SEPTA Honors National Police Week

May 17, 2023

This week is National Police Week - a time to honor and remember law enforcement’s sacrifice and service.  It’s also a time to recognize and offer appreciation for the dangerous work our police officers do on our behalf every single day.  

The country has marked this week since 1962 - when President John F. Kennedy authorized the commemoration. Law enforcement has always been dangerous work but the last few years particularly have been tough on police with rising crime, fewer officers, declining morale, and more line-of-duty deaths.   
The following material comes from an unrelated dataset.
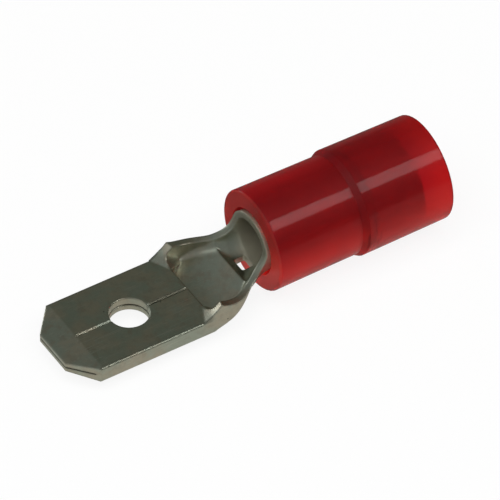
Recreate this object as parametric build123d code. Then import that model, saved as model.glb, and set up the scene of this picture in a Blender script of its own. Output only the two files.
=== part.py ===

Last year - 246 officers in the United States died in the line of duty and we’ve already lost 42 this year. Fortunately - SEPTA has not had an officer die in the line of duty for 34 years.   

In 1989 - we lost SEPTA Transit Police Sergeant Thomas Sewell who was stabbed while investigating a prowler who was trespassing in a garage at 69th Street Terminal in Upper Darby.  Sergeant Sewell was 31 years old and had dedicated seven years to serving and protecting SEPTA and the public.  


We owe a debt of gratitude to Sergeant Sewell and his family - and to all police officers.

Each of us leaves our families to go to work - we expect to come home.  But in the job of the police - no one is sure that person comes back alive and untraumatized.   

Law enforcement is a service of pride and respect and the people in this position are giving their all for us. 

SEPTA's Transit Police Force was first deployed on May 10, 1981. And ever since then - the Department has been dedicated to keeping customers safe and secure by patrolling and protecting SEPTA's 2,200 square-mile service area.

The next time you see a police officer - please consider letting them know you appreciate their work and their sacrifice. 

If you see them helping someone - thank them for being a good role model.

Or remind them to “stay safe out there” lets them know you care. 

Going out of your way to express your thanks can mean a lot more than you think.